Les services préfectoraux n'aiment pas que les maires jouent avec les frontières de leur pouvoir, expliquait Thomas Dubreuil, avocat spécialisé en droit de l'environnement. Les faits lui donnent raison : le préfet de Loire-Atlantique a décidé de déférer l'arrêté anti-pesticides d'un nouveau genre signé le 11 janvier par le maire de La Montagne, Fabien Gracia.
Après la décision du Conseil d'État du 31 décembre 2020 déniant toute compétence aux maires pour réglementer les pesticides, le premier édile de cette petite commune a pris un arrêté s'appuyant sur un tout autre fondement que celui utilisé par ses prédécesseurs : la police des déchets et le trouble de voisinage. L'arrêté vise en effet « les dépôts sauvages de déchets et ordures ». La réaction des services préfectoraux ne s'est pas fait attendre pour autant. Dès le 3 février, le représentant de l'État dans le département adressait un courrier au maire lui demandant de retirer cet arrêté illégal dans un délai de 48 heures, sous peine de le déférer devant le tribunal administratif de Nantes.

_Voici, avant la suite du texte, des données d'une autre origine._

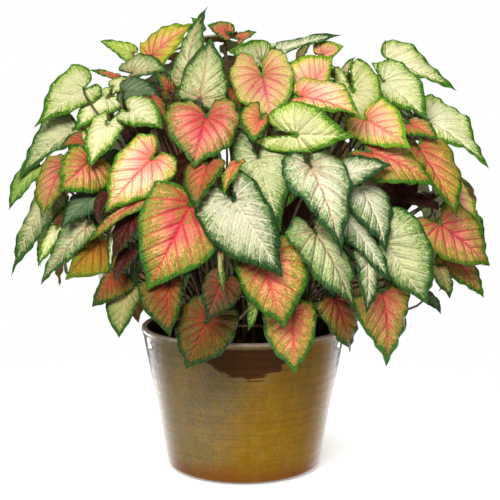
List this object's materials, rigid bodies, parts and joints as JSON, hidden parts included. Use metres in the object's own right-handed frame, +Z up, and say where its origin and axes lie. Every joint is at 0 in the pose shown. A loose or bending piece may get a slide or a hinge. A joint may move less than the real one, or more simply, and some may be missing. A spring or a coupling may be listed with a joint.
{
  "type": "potted caladium",
  "caption": "Bushy potted caladium: a dome of heart-shaped white and pink leaves on thin stalks, rising from soil in a round, tapered, glazed pot.",
  "frame": {"origin": "centre of the pot's flat foot, at the floor", "axes": "+Z up along the pot's axis, -Y towards the side that is shown in front, +X to the right of that view"},
  "size_m": [0.6836, 0.594, 0.662],
  "materials": {
    "glaze": "glossy",
    "soil": "matte",
    "white_leaf": "satin",
    "pink_leaf": "satin"
  },
  "bodies": {
    "root": {"pot": "glaze", "soil": "soil", "white_shoot_01": "white_leaf", "white_shoot_02": "white_leaf", "pink_shoot_03": "pink_leaf", "pink_shoot_04": "pink_leaf", "pink_shoot_05": "pink_leaf", "white_shoot_06": "white_leaf", "pink_shoot_07": "pink_leaf", "white_shoot_08": "white_leaf", "pink_shoot_09": "pink_leaf", "white_shoot_10": "white_leaf", "pink_shoot_11": "pink_leaf", "white_shoot_12": "white_leaf", "white_shoot_13": "white_leaf", "white_shoot_14": "white_leaf", "pink_shoot_15": "pink_leaf", "pink_shoot_16": "pink_leaf", "pink_shoot_17": "pink_leaf", "white_shoot_18": "white_leaf", "pink_shoot_19": "pink_leaf", "pink_shoot_20": "pink_leaf", "pink_shoot_21": "pink_leaf", "white_shoot_22": "white_leaf", "white_shoot_23": "white_leaf", "white_shoot_24": "white_leaf", "pink_shoot_25": "pink_leaf", "white_shoot_26": "white_leaf", "pink_shoot_27": "pink_leaf", "pink_shoot_28": "pink_leaf", "white_shoot_29": "white_leaf", "pink_shoot_30": "pink_leaf", "white_shoot_31": "white_leaf", "pink_shoot_32": "pink_leaf", "white_shoot_33": "white_leaf", "pink_shoot_34": "pink_leaf", "white_shoot_35": "white_leaf", "pink_shoot_36": "pink_leaf", "white_shoot_37": "white_leaf", "white_shoot_38": "white_leaf", "white_shoot_39": "white_leaf", "white_shoot_40": "white_leaf", "white_shoot_41": "white_leaf", "pink_shoot_42": "pink_leaf", "white_shoot_43": "white_leaf", "pink_shoot_44": "pink_leaf", "white_shoot_45": "white_leaf", "pink_shoot_46": "pink_leaf", "pink_shoot_47": "pink_leaf", "white_shoot_48": "white_leaf", "pink_shoot_49": "pink_leaf", "white_shoot_50": "white_leaf", "pink_shoot_51": "pink_leaf", "white_shoot_52": "white_leaf", "pink_shoot_53": "pink_leaf", "white_shoot_54": "white_leaf", "white_shoot_55": "white_leaf", "pink_shoot_56": "pink_leaf"}
  },
  "joints": []
}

La motivation du préfet ? D'une part, la méconnaissance de la qualification juridique de déchets, qui implique selon lui l'intention de s'en défaire. D'autre part, le fait que les produits phytopharmaceutiques sont des substances « créées à une fin particulière » et qui ne peuvent dès lors être qualifiées de déchets. Deux arguments que réfute le maire en se fondant sur la jurisprudence de la Cour de justice des communautés européennes dans l'affaire de l'Erika, le code de l'environnement et l'arrêté interministériel du 4 mai 2017.
La balle est maintenant dans le camp du juge administratif, dont la décision sera scrutée de près par les différentes parties prenantes : maires, services de l'État mais aussi associations de protection de l'environnement et syndicats agricoles.